Set exercise => Copy exactly the lines of the material below that run from the one containing "What OpenSCAD source" through the one containing "bearing_bore_d = 30.16; // [30.14:0.01:30.24]". Copy no other lines.
Begin Material provided
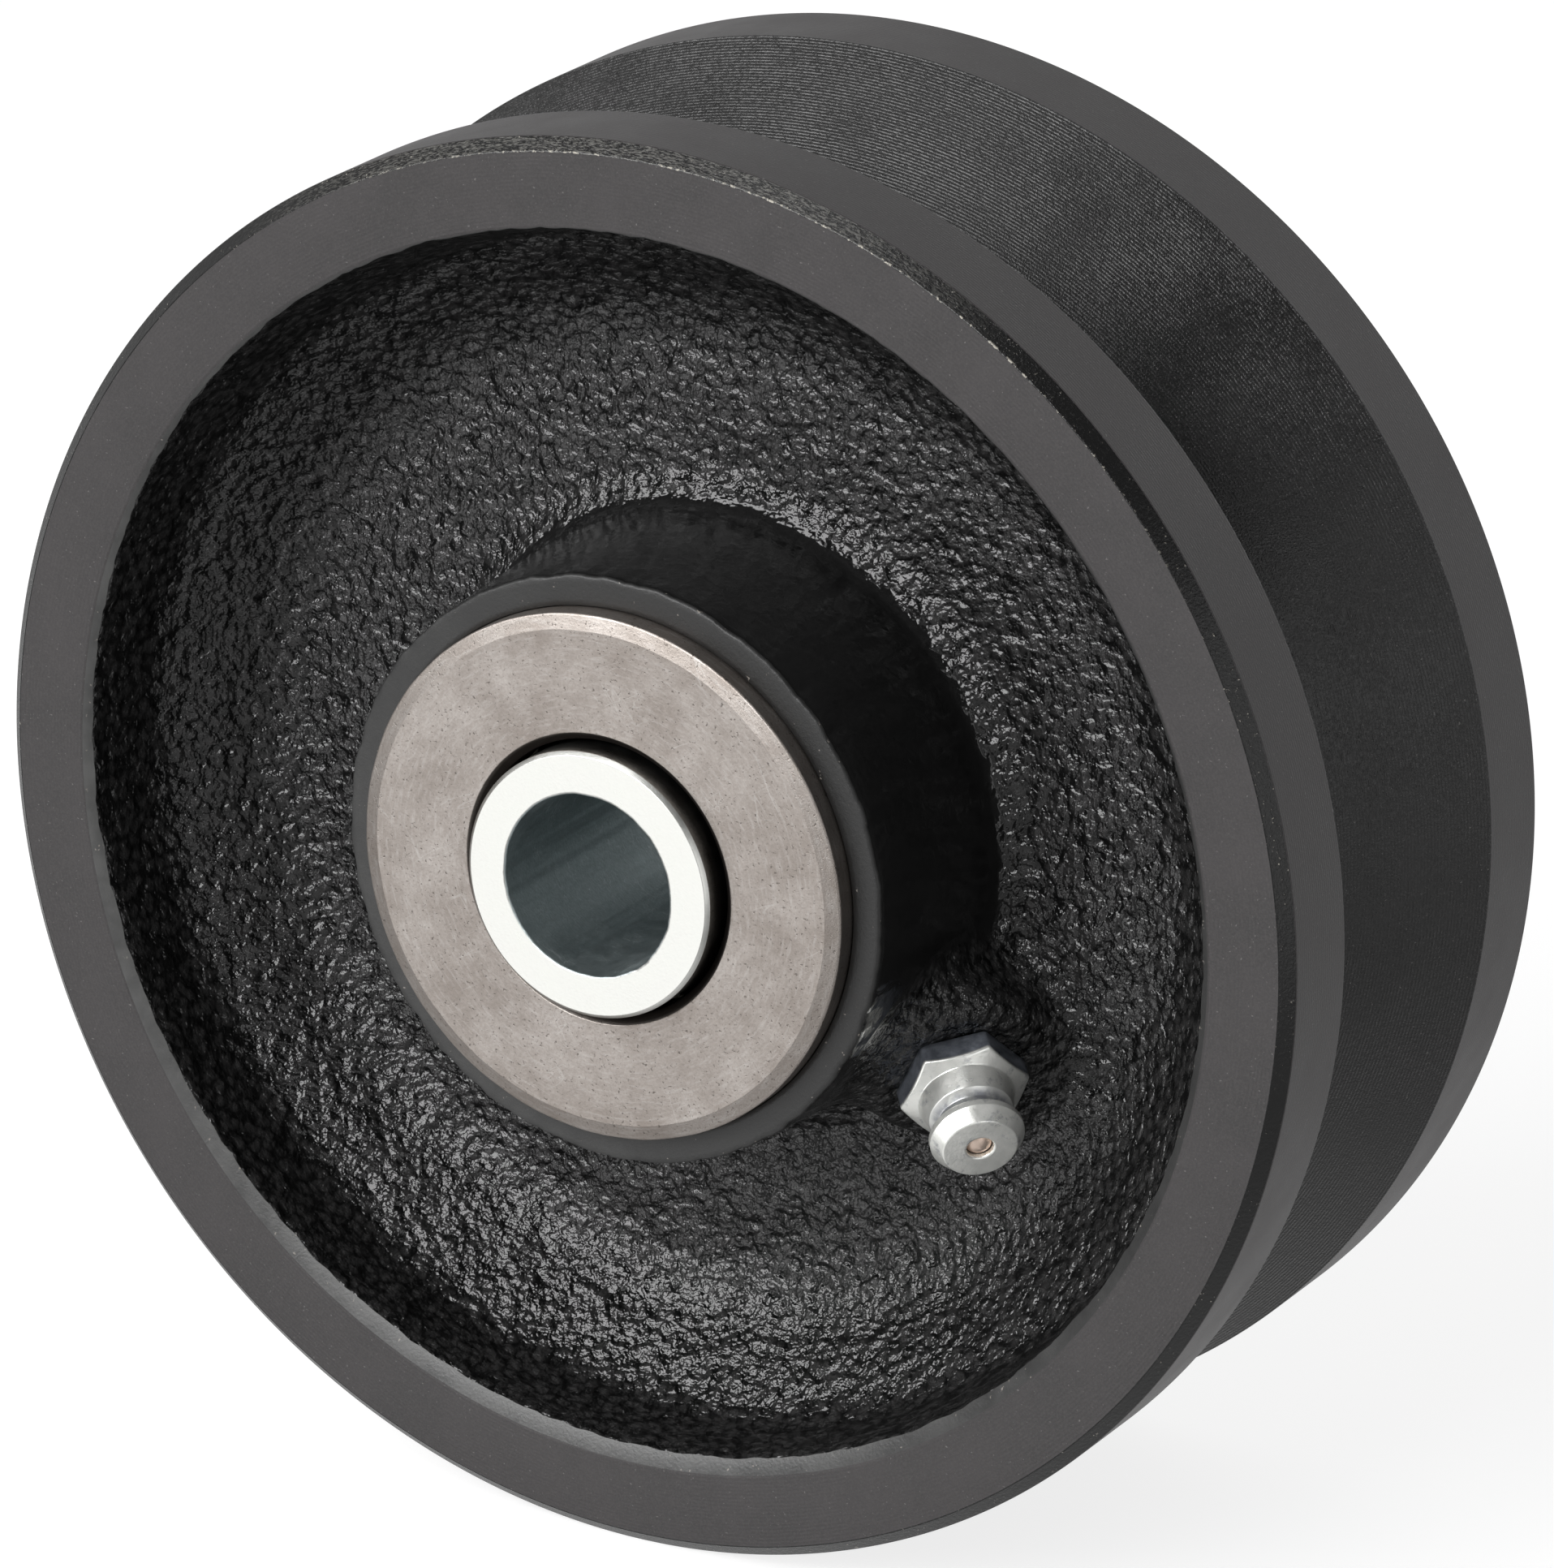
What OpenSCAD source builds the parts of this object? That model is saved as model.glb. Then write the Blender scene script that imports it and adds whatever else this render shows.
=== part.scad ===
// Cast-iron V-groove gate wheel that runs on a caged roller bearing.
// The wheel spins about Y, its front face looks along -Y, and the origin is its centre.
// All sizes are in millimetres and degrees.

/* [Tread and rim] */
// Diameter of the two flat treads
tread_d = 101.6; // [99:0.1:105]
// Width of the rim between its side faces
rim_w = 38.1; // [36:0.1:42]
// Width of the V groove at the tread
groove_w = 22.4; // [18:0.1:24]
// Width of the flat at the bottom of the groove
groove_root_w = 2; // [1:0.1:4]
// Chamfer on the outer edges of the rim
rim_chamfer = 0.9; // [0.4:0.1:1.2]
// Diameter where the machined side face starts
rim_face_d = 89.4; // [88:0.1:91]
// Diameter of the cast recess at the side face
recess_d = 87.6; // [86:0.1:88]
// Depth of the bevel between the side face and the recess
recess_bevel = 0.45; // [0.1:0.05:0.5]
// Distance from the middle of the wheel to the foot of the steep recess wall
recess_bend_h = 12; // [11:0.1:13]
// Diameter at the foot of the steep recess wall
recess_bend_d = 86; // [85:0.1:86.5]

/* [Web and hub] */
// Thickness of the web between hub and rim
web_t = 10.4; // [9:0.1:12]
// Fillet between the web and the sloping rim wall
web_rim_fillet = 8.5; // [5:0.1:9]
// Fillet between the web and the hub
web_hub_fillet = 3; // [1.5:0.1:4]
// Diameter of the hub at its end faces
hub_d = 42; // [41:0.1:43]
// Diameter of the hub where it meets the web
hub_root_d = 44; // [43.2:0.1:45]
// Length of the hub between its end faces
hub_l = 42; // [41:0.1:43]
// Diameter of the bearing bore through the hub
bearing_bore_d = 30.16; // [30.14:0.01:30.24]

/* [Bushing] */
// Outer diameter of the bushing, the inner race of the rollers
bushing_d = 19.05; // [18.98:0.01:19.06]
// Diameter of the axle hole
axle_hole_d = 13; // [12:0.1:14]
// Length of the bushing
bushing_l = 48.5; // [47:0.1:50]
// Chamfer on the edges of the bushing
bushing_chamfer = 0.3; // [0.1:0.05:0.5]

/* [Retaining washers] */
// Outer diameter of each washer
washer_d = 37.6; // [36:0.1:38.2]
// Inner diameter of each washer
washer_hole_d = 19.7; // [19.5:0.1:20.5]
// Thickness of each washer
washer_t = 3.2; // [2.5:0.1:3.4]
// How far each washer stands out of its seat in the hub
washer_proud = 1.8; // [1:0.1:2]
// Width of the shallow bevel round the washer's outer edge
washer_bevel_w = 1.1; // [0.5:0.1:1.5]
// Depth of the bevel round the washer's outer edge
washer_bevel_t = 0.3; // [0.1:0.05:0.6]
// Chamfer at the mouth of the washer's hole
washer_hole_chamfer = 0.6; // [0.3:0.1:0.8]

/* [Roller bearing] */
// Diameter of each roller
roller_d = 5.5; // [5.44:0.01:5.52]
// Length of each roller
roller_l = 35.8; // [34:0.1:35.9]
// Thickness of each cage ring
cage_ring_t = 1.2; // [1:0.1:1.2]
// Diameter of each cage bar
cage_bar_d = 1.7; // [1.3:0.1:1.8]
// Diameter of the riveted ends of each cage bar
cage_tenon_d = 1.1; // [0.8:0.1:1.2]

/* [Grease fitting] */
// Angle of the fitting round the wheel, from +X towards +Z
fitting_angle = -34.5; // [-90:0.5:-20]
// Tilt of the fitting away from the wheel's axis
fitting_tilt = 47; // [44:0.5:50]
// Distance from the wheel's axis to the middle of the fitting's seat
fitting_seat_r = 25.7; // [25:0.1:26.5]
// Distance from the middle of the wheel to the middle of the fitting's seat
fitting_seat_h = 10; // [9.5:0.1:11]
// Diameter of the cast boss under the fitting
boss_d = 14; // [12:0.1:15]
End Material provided
Begin Material provided
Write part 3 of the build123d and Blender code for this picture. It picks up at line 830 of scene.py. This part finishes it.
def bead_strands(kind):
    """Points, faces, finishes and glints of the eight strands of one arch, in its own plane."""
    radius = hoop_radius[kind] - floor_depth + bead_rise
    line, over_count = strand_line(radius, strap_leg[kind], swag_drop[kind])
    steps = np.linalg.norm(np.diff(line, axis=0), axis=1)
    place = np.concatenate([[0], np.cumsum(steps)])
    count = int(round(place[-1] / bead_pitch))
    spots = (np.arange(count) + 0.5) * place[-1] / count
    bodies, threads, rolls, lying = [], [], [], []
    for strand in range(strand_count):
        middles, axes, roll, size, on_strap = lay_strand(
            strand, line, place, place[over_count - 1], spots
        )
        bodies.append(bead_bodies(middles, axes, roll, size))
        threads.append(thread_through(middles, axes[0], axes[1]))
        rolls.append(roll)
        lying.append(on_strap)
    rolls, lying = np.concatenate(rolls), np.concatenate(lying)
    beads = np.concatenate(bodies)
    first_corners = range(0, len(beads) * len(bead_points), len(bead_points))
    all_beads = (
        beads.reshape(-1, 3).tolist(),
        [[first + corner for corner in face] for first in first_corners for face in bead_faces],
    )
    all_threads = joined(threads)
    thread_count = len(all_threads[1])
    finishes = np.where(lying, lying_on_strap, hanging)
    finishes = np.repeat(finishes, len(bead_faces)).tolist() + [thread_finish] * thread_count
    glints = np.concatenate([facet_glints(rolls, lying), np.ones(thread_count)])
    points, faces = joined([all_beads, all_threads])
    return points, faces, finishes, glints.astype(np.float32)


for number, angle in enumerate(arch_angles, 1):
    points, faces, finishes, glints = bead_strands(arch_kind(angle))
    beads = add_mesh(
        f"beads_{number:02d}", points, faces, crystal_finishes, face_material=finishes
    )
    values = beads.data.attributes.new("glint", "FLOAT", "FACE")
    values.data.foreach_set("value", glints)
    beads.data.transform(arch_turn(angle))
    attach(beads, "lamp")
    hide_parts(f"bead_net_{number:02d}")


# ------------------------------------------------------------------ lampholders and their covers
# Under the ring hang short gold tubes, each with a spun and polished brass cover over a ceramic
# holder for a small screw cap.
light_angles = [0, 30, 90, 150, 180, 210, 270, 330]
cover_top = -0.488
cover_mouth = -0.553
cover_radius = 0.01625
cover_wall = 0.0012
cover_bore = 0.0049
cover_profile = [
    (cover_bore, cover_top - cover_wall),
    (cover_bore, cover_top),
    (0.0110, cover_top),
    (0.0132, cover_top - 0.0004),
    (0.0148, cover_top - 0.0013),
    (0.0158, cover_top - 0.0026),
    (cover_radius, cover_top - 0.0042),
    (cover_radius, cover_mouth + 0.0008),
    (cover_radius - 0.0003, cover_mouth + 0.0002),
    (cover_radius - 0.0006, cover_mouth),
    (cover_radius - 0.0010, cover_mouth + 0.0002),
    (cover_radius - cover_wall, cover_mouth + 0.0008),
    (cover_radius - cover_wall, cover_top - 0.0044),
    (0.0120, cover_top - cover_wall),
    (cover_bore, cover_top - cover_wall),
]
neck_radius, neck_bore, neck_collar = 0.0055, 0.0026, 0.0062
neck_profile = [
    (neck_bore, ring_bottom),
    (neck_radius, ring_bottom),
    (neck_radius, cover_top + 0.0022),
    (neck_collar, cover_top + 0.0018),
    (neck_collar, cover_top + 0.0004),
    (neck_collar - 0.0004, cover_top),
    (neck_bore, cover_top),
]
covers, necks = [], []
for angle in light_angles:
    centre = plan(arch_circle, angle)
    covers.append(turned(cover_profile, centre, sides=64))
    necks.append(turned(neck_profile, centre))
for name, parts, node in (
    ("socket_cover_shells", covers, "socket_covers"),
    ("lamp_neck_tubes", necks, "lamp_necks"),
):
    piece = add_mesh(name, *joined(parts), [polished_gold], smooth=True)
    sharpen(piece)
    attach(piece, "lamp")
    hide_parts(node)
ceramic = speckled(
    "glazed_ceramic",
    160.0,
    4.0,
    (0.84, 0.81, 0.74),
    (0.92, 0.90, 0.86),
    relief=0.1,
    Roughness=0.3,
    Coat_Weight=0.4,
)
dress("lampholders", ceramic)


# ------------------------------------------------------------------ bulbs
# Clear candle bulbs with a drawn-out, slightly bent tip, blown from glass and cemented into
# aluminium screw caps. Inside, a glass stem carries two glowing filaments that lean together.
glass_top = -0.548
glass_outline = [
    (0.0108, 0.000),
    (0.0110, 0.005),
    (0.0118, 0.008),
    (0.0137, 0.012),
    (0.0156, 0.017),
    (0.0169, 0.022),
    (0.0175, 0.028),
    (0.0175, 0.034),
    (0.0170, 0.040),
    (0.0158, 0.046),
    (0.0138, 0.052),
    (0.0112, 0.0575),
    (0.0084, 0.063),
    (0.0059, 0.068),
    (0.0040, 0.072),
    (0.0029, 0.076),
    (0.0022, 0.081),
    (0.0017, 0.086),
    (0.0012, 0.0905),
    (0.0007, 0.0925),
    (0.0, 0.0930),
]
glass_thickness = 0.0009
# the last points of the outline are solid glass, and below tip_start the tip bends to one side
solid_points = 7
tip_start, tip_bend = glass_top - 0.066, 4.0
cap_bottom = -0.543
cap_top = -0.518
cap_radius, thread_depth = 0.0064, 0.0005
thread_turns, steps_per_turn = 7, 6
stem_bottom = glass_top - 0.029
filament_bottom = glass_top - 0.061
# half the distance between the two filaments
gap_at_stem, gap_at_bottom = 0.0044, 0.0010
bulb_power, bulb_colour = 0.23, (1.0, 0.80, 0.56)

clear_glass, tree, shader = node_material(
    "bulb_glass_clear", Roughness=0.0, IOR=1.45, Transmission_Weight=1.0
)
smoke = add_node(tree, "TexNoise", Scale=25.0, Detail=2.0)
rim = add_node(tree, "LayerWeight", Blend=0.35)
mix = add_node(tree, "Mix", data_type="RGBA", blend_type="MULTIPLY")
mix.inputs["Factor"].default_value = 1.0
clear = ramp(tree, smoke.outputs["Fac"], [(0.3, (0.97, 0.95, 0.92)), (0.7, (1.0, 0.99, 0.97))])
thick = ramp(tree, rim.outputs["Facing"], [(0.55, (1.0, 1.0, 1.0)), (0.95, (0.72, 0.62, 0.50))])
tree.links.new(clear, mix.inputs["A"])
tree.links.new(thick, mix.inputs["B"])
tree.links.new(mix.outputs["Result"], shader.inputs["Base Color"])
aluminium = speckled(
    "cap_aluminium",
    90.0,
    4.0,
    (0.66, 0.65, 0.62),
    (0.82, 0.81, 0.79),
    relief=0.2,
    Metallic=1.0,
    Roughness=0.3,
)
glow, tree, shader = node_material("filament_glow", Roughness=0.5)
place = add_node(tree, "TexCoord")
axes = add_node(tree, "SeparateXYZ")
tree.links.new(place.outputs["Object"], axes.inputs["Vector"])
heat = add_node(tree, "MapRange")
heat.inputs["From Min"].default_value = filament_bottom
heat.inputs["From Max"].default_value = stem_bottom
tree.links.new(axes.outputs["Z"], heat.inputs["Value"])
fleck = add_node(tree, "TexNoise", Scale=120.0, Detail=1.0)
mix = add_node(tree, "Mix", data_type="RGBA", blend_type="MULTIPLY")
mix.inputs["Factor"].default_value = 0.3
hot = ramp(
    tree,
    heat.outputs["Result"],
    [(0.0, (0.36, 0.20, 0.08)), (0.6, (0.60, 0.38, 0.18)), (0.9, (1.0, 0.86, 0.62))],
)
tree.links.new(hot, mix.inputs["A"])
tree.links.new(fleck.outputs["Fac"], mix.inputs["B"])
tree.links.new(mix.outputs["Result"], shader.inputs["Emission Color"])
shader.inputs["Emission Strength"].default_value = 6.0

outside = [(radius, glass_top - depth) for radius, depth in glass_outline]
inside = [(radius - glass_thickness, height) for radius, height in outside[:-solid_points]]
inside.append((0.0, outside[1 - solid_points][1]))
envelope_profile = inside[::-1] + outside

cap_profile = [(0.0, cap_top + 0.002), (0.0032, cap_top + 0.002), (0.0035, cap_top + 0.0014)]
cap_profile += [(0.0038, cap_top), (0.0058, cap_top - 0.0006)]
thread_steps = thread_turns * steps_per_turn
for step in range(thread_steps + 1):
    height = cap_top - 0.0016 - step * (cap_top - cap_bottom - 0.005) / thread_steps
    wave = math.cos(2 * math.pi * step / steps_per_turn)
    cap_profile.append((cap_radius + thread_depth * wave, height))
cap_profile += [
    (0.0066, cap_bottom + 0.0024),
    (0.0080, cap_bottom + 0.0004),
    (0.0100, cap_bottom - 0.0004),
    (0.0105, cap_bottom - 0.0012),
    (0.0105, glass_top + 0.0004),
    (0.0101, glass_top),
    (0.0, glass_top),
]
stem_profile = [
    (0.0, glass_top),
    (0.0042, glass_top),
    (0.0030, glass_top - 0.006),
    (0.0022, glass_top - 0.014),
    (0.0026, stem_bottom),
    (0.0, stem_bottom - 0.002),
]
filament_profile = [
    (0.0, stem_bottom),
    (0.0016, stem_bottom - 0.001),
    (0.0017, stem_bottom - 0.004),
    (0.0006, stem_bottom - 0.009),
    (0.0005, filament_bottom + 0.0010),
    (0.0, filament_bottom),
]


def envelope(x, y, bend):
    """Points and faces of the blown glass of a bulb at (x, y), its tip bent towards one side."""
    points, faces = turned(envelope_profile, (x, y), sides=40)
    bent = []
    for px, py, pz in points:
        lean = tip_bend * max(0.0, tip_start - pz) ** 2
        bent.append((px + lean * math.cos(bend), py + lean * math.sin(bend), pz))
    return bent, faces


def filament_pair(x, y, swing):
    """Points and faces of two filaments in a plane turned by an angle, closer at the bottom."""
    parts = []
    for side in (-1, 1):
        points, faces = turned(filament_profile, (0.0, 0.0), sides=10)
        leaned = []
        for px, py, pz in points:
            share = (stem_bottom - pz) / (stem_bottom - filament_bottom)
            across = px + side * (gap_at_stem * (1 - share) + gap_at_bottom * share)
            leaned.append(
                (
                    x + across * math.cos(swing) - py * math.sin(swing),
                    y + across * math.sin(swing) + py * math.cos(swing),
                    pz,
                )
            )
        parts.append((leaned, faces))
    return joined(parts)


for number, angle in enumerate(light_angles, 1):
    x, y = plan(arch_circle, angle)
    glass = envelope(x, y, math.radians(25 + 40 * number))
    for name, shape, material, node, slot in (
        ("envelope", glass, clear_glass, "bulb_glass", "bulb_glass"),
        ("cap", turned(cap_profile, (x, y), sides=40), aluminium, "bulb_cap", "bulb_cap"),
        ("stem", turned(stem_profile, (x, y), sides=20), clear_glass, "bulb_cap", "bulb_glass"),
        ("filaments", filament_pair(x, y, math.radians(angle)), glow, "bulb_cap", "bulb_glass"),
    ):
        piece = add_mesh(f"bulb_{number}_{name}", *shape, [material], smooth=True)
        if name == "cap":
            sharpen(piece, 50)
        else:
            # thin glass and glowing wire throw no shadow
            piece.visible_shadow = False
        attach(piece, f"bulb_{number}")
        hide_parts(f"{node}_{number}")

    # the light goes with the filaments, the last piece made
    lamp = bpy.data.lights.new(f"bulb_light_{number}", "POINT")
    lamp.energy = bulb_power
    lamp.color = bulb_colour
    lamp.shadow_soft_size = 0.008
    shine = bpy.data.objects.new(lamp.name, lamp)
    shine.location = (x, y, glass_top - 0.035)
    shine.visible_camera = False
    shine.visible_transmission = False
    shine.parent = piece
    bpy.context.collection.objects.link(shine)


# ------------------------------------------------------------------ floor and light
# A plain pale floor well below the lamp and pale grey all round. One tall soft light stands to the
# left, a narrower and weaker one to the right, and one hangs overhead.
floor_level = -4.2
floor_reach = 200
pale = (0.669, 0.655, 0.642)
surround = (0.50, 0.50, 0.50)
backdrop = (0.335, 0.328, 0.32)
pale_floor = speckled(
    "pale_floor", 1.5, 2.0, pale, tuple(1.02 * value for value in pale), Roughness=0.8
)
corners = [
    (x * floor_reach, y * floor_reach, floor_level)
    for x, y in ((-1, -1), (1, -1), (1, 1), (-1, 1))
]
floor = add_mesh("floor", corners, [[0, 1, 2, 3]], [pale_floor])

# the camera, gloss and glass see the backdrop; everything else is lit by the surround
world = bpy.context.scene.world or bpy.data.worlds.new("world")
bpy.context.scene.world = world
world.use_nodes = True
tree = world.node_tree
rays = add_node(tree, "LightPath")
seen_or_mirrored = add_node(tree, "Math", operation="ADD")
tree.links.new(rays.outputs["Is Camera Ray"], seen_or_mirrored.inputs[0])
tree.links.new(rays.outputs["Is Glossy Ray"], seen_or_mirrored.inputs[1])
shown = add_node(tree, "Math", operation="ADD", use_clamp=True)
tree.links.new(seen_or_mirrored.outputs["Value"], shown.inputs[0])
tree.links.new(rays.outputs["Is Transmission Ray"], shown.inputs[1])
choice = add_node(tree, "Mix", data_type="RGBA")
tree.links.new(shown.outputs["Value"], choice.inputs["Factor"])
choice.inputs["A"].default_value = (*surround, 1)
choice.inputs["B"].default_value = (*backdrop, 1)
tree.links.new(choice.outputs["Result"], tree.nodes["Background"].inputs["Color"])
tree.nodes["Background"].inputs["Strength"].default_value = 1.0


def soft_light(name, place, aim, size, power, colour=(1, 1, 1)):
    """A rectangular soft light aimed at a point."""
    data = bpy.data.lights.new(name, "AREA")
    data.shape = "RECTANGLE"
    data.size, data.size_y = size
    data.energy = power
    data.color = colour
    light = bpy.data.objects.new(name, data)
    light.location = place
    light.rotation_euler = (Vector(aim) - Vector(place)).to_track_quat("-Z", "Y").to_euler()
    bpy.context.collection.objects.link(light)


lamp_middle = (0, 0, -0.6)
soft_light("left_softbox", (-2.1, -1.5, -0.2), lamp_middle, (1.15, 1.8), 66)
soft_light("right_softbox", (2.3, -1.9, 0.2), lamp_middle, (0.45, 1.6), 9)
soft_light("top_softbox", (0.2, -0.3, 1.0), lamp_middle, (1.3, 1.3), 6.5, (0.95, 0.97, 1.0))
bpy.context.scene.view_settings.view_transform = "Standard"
End Material provided
Begin Material provided
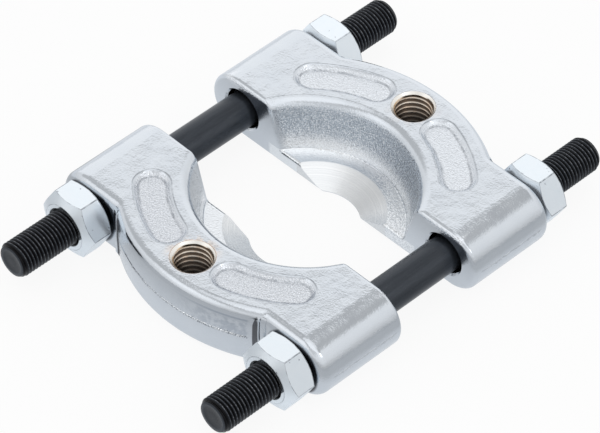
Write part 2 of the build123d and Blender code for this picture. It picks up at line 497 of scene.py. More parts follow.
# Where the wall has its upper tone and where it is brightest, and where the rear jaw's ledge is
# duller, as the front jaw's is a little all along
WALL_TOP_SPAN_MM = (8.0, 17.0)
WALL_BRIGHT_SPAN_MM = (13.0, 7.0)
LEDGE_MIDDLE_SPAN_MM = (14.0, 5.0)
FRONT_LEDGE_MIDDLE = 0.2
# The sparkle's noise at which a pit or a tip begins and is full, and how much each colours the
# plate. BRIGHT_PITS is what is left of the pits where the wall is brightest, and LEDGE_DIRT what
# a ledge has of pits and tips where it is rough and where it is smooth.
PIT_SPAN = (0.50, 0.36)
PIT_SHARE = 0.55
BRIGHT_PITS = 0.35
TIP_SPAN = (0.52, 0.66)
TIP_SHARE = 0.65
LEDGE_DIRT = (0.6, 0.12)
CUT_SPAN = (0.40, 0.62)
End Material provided
Written answer =>
What OpenSCAD source builds the parts of this object? That model is saved as model.glb. Then write the Blender scene script that imports it and adds whatever else this render shows.
=== part.scad ===
// Cast-iron V-groove gate wheel that runs on a caged roller bearing.
// The wheel spins about Y, its front face looks along -Y, and the origin is its centre.
// All sizes are in millimetres and degrees.

/* [Tread and rim] */
// Diameter of the two flat treads
tread_d = 101.6; // [99:0.1:105]
// Width of the rim between its side faces
rim_w = 38.1; // [36:0.1:42]
// Width of the V groove at the tread
groove_w = 22.4; // [18:0.1:24]
// Width of the flat at the bottom of the groove
groove_root_w = 2; // [1:0.1:4]
// Chamfer on the outer edges of the rim
rim_chamfer = 0.9; // [0.4:0.1:1.2]
// Diameter where the machined side face starts
rim_face_d = 89.4; // [88:0.1:91]
// Diameter of the cast recess at the side face
recess_d = 87.6; // [86:0.1:88]
// Depth of the bevel between the side face and the recess
recess_bevel = 0.45; // [0.1:0.05:0.5]
// Distance from the middle of the wheel to the foot of the steep recess wall
recess_bend_h = 12; // [11:0.1:13]
// Diameter at the foot of the steep recess wall
recess_bend_d = 86; // [85:0.1:86.5]

/* [Web and hub] */
// Thickness of the web between hub and rim
web_t = 10.4; // [9:0.1:12]
// Fillet between the web and the sloping rim wall
web_rim_fillet = 8.5; // [5:0.1:9]
// Fillet between the web and the hub
web_hub_fillet = 3; // [1.5:0.1:4]
// Diameter of the hub at its end faces
hub_d = 42; // [41:0.1:43]
// Diameter of the hub where it meets the web
hub_root_d = 44; // [43.2:0.1:45]
// Length of the hub between its end faces
hub_l = 42; // [41:0.1:43]
// Diameter of the bearing bore through the hub
bearing_bore_d = 30.16; // [30.14:0.01:30.24]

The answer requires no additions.